### Work to complete
Begin at the line containing "const syringe = new THREE.Group();" and stop at the line containing "bpy.data.objects.remove(obj)"; copy those lines exactly, ends included, and nothing else.
# START OF Supplied information
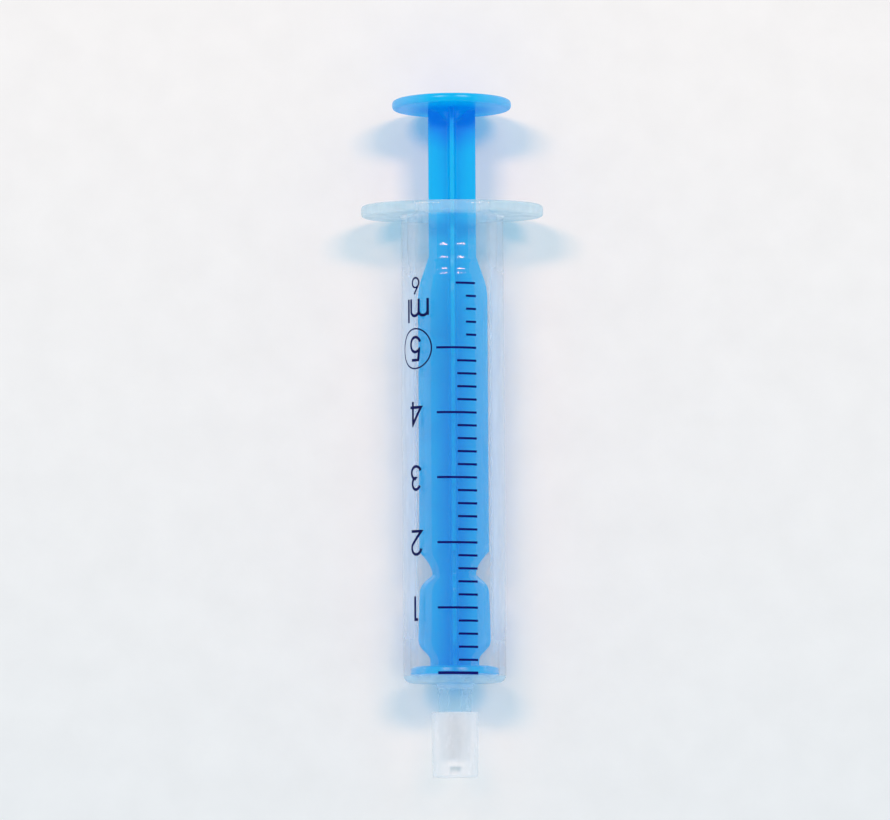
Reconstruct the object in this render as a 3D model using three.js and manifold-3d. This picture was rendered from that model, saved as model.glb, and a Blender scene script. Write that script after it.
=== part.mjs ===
// An oral dosing syringe lying on its side: a clear barrel, a one-piece plunger and a push-on tip cap.
// Millimetres, +Z up, the syringe's axis along Y with the thumb end at +Y.
// Distances along the axis are measured from the thumb side of the finger flange, positive towards the thumb.
import * as THREE from "three";
import { mergeVertices } from "three/addons/utils/BufferGeometryUtils.js";
import Module from "manifold-3d";

// Barrel
const BORE_R = 6.03;
const BARREL_R = 6.95;
const BARREL_END = -64.93;
const FLOOR = BARREL_END + 0.86; // inner face of the end wall
const END_ROUND = 1.3;
const FLANGE_THICK = 1.5;
const FLANGE_HALF_SPAN = 12.4;
const FLANGE_HALF_HEIGHT = 7.75;
const FLANGE_END_R = 6.1;

// Retention ring just past the 6 ml mark, and the wider mouth behind it
const RING_START = -9.87;
const RING_END = -7.87;
const RING_HEIGHT = 0.16;
const RING_THUMB_SLOPE = 0.4;
const RING_TIP_SLOPE = 0.7;
const MOUTH_STEP = -6.07;
const MOUTH_STEP_SLOPE = 0.2;
const MOUTH_R = 6.15;
const MOUTH_LEAD_IN = 0.35;

// Nozzle: a boss, a collar and a slip taper
const BOSS_R = 2.62;
const BOSS_END = BARREL_END - 0.3;
const COLLAR_R = 2.34;
const COLLAR_START = BARREL_END - 0.6;
const COLLAR_END = BARREL_END - 1.3;
const TAPER_START = BARREL_END - 1.5;
const TAPER_START_R = 2.22;
const NOZZLE_TIP = BARREL_END - 10.3;
const NOZZLE_TIP_R = 1.95;
const CHANNEL_R = 1;
const CHANNEL_FUNNEL_R = 1.5;

// Tip cap
const CAP_R = 3.15;
const CAP_MOUTH = -68.87;
const CAP_END = -77.67;
const CAP_FIT = 0.05; // radial gap to the nozzle
const CAP_BORE_END = CAP_END + 2.2;
const CAP_MOUTH_FLARE = 0.25;
const CAP_FLARE_DEPTH = 0.4;
const CAP_MOUTH_EDGE = 0.15;
const CAP_END_EDGE = 0.3;
const CAP_DRAFT = 0.05; // how much narrower the closed end is, on the radius
const GATE_R = 0.75;
const GATE_DEPTH = 1.5;

// Thumb disc, with the cone that joins it to the ribs
const THUMB_R = 8.12;
const THUMB_FACE = 14.45;
const THUMB_INNER = 13.23;
const THUMB_EDGE = 0.45;
const HUB_R = 3.1;
const HUB_WAIST_R = 1.55;
const HUB_LENGTH = 2;
const HUB_WAIST = THUMB_INNER - 0.8;

// Plunger ribs: half widths, and the distances where they change
const RIB_THICK = 0.9;
const STEM_HALF = 3.22;
const STEM_END = -6.97;
const SHOULDER_HALF = 4.28;
const SHOULDER = -10.07;
const BLADE_HALF = 4.72;
const BLADE_START = -12.87;
const BLADE_END = -47.17;
const WAIST_HALF = 2.95;
const WAIST = -50.27;
const BULGE_START = -52.87;
const BULGE_HALF = 4.9;
const BULGE_END = -59.07;
const NECK_HALF = 3.3;
const NECK = -61.87;

// Seal: a disc that fills the bore at its front edge
const SEAL_R = BORE_R - 0.05;
const SEAL_FRONT = -63.77; // on the 0 ml mark
const SEAL_BACK = -62.62;
const SEAL_LIP = 0.15;
const SEAL_SLOPE = { inset: 0.35, y: SEAL_BACK - 0.5 }; // where the back turns from the lip into the shoulder
const SEAL_SHOULDER = { inset: 1, y: SEAL_BACK - 0.2 };

// The rib's outline from the thumb disc to the seal. A point with leave and arrive ends a curve: they are
// the steps, in half width and along the axis, from the curve's two ends to its control points.
const RIB_OUTLINE = [
  { half: STEM_HALF, y: STEM_END },
  { half: SHOULDER_HALF, y: SHOULDER },
  { half: BLADE_HALF, y: BLADE_START, leave: [0.24, -0.7], arrive: [0, 1.3] },
  { half: BLADE_HALF, y: BLADE_END },
  { half: WAIST_HALF, y: WAIST, leave: [-1.12, -1.1], arrive: [0, 0.9] },
  { half: BLADE_HALF, y: BULGE_START, leave: [0.1, -0.4], arrive: [0, 1.6] },
  { half: BULGE_HALF, y: BULGE_END },
  { half: NECK_HALF, y: NECK, leave: [0, -1.4], arrive: [0, 1] },
  { half: NECK_HALF, y: (SEAL_BACK + SEAL_FRONT) / 2 },
];

// Facets
const ROUND = 48; // sections round the barrel and the seal, the same so that they slide facet in facet
const CURVE_STEPS = 6;
const ARC_STEPS = 15;

const wasm = await Module();
wasm.setup();

const clearPlastic = new THREE.MeshStandardMaterial({ color: 0xdce8ef, roughness: 0.25, metalness: 0 });
const bluePlastic = new THREE.MeshStandardMaterial({ color: 0x1fa6f5, roughness: 0.4, metalness: 0 });
const milkyPlastic = new THREE.MeshStandardMaterial({ color: 0xe2eaf0, roughness: 0.45, metalness: 0 });

// A closed mesh with only its positions, as a solid that can be joined and cut.
function solidOf(geometry) {
  const bare = geometry.clone();
  bare.deleteAttribute("normal");
  bare.deleteAttribute("uv");
  const merged = mergeVertices(bare, 1e-4);
  return new wasm.Manifold(
    new wasm.Mesh({
      numProp: 3,
      vertProperties: merged.attributes.position.array,
      triVerts: new Uint32Array(merged.index.array),
    }),
  );
}

function geometryOf(solid) {
  const { vertProperties, triVerts } = solid.getMesh();
  const geometry = new THREE.BufferGeometry();
  geometry.setAttribute("position", new THREE.BufferAttribute(vertProperties, 3));
  geometry.setIndex(new THREE.BufferAttribute(triVerts, 1));
  geometry.computeVertexNormals();
  return geometry;
}

// A solid of revolution about Y from [radius, distance along the axis] points, rising on the outside.
function turned(points) {
  const profile = points.map(([radius, y]) => new THREE.Vector2(radius, y));
  return solidOf(new THREE.LatheGeometry(profile, ROUND));
}

// A plate across the axis, of an outline in X and Z, from distance `from` down to `from - thick`.
function plateAcross(shape, from, thick) {
  const extrusion = { depth: thick, bevelEnabled: false, curveSegments: ARC_STEPS };
  const plate = new THREE.ExtrudeGeometry(shape, extrusion);
  return solidOf(plate.rotateX(Math.PI / 2).translate(0, from, 0));
}

// Points of an arc about [cr, cy], between two angles in degrees from the radial direction.
function arc(cr, cy, radius, from, to, steps) {
  return Array.from({ length: steps + 1 }, (_, i) => {
    const angle = THREE.MathUtils.degToRad(from + ((to - from) * i) / steps);
    return [cr + radius * Math.cos(angle), cy + radius * Math.sin(angle)];
  });
}

// The finger flange's outline: an oval of two tight end arcs and two slack side arcs, with a hole whose edge
// lies inside the barrel's wall. The side arcs have an odd number of facets, so the lowest one lies level.
function flangeOutline() {
  const endX = FLANGE_HALF_SPAN - FLANGE_END_R;
  const rise = FLANGE_HALF_HEIGHT - FLANGE_END_R;
  const sideR = FLANGE_END_R + (endX ** 2 + rise ** 2) / (2 * rise);
  const sideZ = sideR - FLANGE_HALF_HEIGHT;
  const turn = Math.atan2(sideZ, endX);
  const outline = new THREE.Shape();
  outline.absarc(endX, 0, FLANGE_END_R, -turn, turn);
  outline.absarc(0, -sideZ, sideR, turn, Math.PI - turn);
  outline.absarc(-endX, 0, FLANGE_END_R, Math.PI - turn, Math.PI + turn);
  outline.absarc(0, sideZ, sideR, Math.PI + turn, 2 * Math.PI - turn);
  const hole = new THREE.Path().absarc(0, 0, (MOUTH_R + BARREL_R) / 2, 0, 2 * Math.PI, true);
  outline.holes.push(hole);
  return outline;
}

function barrelShell() {
  const ringR = BORE_R - RING_HEIGHT;
  const outside = [
    [CHANNEL_R, NOZZLE_TIP],
    [NOZZLE_TIP_R, NOZZLE_TIP],
    [TAPER_START_R, TAPER_START],
    [COLLAR_R, COLLAR_END],
    [COLLAR_R, COLLAR_START],
    [BOSS_R, BOSS_END],
    [BOSS_R, BARREL_END],
    ...arc(BARREL_R - END_ROUND, BARREL_END + END_ROUND, END_ROUND, -90, 0, 4),
    [BARREL_R, 0],
  ];
  const inside = [
    [MOUTH_R + MOUTH_LEAD_IN, 0],
    [MOUTH_R, -MOUTH_LEAD_IN],
    [MOUTH_R, MOUTH_STEP],
    [BORE_R, MOUTH_STEP - MOUTH_STEP_SLOPE],
    [BORE_R, RING_END],
    [ringR, RING_END - RING_THUMB_SLOPE],
    [ringR, RING_START + RING_TIP_SLOPE],
    [BORE_R, RING_START],
    [BORE_R, FLOOR],
    [CHANNEL_FUNNEL_R, FLOOR],
    [CHANNEL_R, BARREL_END],
  ];
  return turned([...outside, ...inside, outside[0]]);
}

function barrel() {
  return barrelShell().add(plateAcross(flangeOutline(), 0, FLANGE_THICK));
}

// One side of the rib's outline, from inside the thumb disc down to inside the seal; side is 1 or -1.
function ribSide(side) {
  const shape = new THREE.Shape();
  const top = (THUMB_FACE + THUMB_INNER) / 2;
  shape.moveTo(0, top);
  let last = { half: STEM_HALF, y: top };
  shape.lineTo(side * last.half, last.y);
  for (const { half, y, leave, arrive } of RIB_OUTLINE) {
    if (leave) {
      const [h1, y1] = [last.half + leave[0], last.y + leave[1]];
      const [h2, y2] = [half + arrive[0], y + arrive[1]];
      shape.bezierCurveTo(side * h1, y1, side * h2, y2, side * half, y);
    } else {
      shape.lineTo(side * half, y);
    }
    last = { half, y };
  }
  return shape.getPoints(CURVE_STEPS);
}

// One rib, flat in the XY plane.
function rib() {
  const outline = new THREE.Shape([...ribSide(1), ...ribSide(-1).slice(1).reverse()]);
  const plate = new THREE.ExtrudeGeometry(outline, { depth: RIB_THICK, bevelEnabled: false });
  return plate.translate(0, 0, -RIB_THICK / 2);
}

function thumbDisc() {
  return turned([
    [0, THUMB_INNER - HUB_LENGTH],
    [RIB_THICK / 2, THUMB_INNER - HUB_LENGTH],
    [HUB_WAIST_R, HUB_WAIST],
    [HUB_R, THUMB_INNER],
    [THUMB_R - THUMB_EDGE, THUMB_INNER],
    [THUMB_R, THUMB_INNER + THUMB_EDGE],
    [THUMB_R, THUMB_FACE - THUMB_EDGE],
    [THUMB_R - THUMB_EDGE, THUMB_FACE],
    [0, THUMB_FACE],
  ]);
}

// The seal's back rounds down from the lip into the ribs.
function seal() {
  return turned([
    [0, SEAL_FRONT],
    [SEAL_R, SEAL_FRONT],
    [SEAL_R, SEAL_FRONT + SEAL_LIP],
    [SEAL_R - SEAL_SLOPE.inset, SEAL_SLOPE.y],
    [SEAL_R - SEAL_SHOULDER.inset, SEAL_SHOULDER.y],
    [NECK_HALF, SEAL_BACK],
    [0, SEAL_BACK],
  ]);
}

function plunger() {
  const flatRib = solidOf(rib());
  const uprightRib = solidOf(rib().rotateY(Math.PI / 2));
  return thumbDisc().add(flatRib).add(uprightRib).add(seal());
}

// The cap's bore follows the nozzle's taper, a running gap wider.
function capBore(y) {
  return CAP_FIT + THREE.MathUtils.mapLinear(y, NOZZLE_TIP, TAPER_START, NOZZLE_TIP_R, TAPER_START_R);
}

function tipCap() {
  const endR = CAP_R - CAP_DRAFT;
  return turned([
    [0, CAP_END + GATE_DEPTH],
    [GATE_R, CAP_END + GATE_DEPTH],
    [GATE_R, CAP_END],
    [endR - CAP_END_EDGE, CAP_END],
    [endR, CAP_END + CAP_END_EDGE],
    [CAP_R, CAP_MOUTH - CAP_MOUTH_EDGE],
    [CAP_R - CAP_MOUTH_EDGE, CAP_MOUTH],
    [capBore(CAP_MOUTH) + CAP_MOUTH_FLARE, CAP_MOUTH],
    [capBore(CAP_MOUTH), CAP_MOUTH - CAP_FLARE_DEPTH],
    [capBore(CAP_BORE_END), CAP_BORE_END],
    [0, CAP_BORE_END],
  ]);
}

// The origin is under the middle of the length, level with the thumb disc's lowest point.
function place(name, solid, material) {
  const mesh = new THREE.Mesh(geometryOf(solid), material);
  mesh.name = name;
  mesh.position.set(0, -(THUMB_FACE + CAP_END) / 2, THUMB_R);
  return mesh;
}

const syringe = new THREE.Group();
syringe.add(place("barrel", barrel(), clearPlastic));
syringe.add(place("plunger", plunger(), bluePlastic));
syringe.add(place("tip_cap", tipCap(), milkyPlastic));

export default syringe;
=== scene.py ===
"""A capped oral dosing syringe lying on a pale floor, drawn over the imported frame.

The frame is in metres, with +Z up and the syringe's axis along Y, thumb end at +Y. Here a shape is given
in millimetres from the axis: x across, z up, and a along it, from the thumb side of the finger flange
and positive towards the thumb. placed() turns those into the frame's metres.
"""
import math

import bmesh
import bpy
import numpy as np
from mathutils import Matrix, Quaternion, Vector


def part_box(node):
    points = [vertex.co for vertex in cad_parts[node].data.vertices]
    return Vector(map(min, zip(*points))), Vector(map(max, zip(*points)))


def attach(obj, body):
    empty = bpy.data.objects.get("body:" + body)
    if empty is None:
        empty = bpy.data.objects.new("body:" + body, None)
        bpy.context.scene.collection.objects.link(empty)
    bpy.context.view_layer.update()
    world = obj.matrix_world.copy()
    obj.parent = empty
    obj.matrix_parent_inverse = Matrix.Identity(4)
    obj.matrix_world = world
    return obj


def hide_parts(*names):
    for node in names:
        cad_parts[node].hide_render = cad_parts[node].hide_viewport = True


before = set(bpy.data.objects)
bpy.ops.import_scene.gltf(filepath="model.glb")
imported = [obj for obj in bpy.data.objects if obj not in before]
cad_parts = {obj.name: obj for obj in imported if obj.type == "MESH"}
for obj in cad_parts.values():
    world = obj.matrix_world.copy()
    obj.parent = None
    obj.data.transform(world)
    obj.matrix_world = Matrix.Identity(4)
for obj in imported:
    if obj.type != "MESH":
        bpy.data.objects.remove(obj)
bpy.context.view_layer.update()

MM = 0.001
BARREL_LOW, BARREL_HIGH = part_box("barrel")
PLUNGER_LOW, PLUNGER_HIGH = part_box("plunger")
CAP_LOW, CAP_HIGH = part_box("tip_cap")
FLANGE_Y = BARREL_HIGH.y
AXIS_Z = (CAP_LOW.z + CAP_HIGH.z) / 2


def along(y):
    """A frame y as a distance along the axis from the flange, in millimetres."""
    return (y - FLANGE_Y) / MM


def frame_y(a):
    """A distance along the axis from the flange, in millimetres, as a frame y."""
    return FLANGE_Y + a * MM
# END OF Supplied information
### Worked answer
const syringe = new THREE.Group();
syringe.add(place("barrel", barrel(), clearPlastic));
syringe.add(place("plunger", plunger(), bluePlastic));
syringe.add(place("tip_cap", tipCap(), milkyPlastic));

export default syringe;
=== scene.py ===
"""A capped oral dosing syringe lying on a pale floor, drawn over the imported frame.

The frame is in metres, with +Z up and the syringe's axis along Y, thumb end at +Y. Here a shape is given
in millimetres from the axis: x across, z up, and a along it, from the thumb side of the finger flange
and positive towards the thumb. placed() turns those into the frame's metres.
"""
import math

import bmesh
import bpy
import numpy as np
from mathutils import Matrix, Quaternion, Vector


def part_box(node):
    points = [vertex.co for vertex in cad_parts[node].data.vertices]
    return Vector(map(min, zip(*points))), Vector(map(max, zip(*points)))


def attach(obj, body):
    empty = bpy.data.objects.get("body:" + body)
    if empty is None:
        empty = bpy.data.objects.new("body:" + body, None)
        bpy.context.scene.collection.objects.link(empty)
    bpy.context.view_layer.update()
    world = obj.matrix_world.copy()
    obj.parent = empty
    obj.matrix_parent_inverse = Matrix.Identity(4)
    obj.matrix_world = world
    return obj


def hide_parts(*names):
    for node in names:
        cad_parts[node].hide_render = cad_parts[node].hide_viewport = True


before = set(bpy.data.objects)
bpy.ops.import_scene.gltf(filepath="model.glb")
imported = [obj for obj in bpy.data.objects if obj not in before]
cad_parts = {obj.name: obj for obj in imported if obj.type == "MESH"}
for obj in cad_parts.values():
    world = obj.matrix_world.copy()
    obj.parent = None
    obj.data.transform(world)
    obj.matrix_world = Matrix.Identity(4)
for obj in imported:
    if obj.type != "MESH":
        bpy.data.objects.remove(obj)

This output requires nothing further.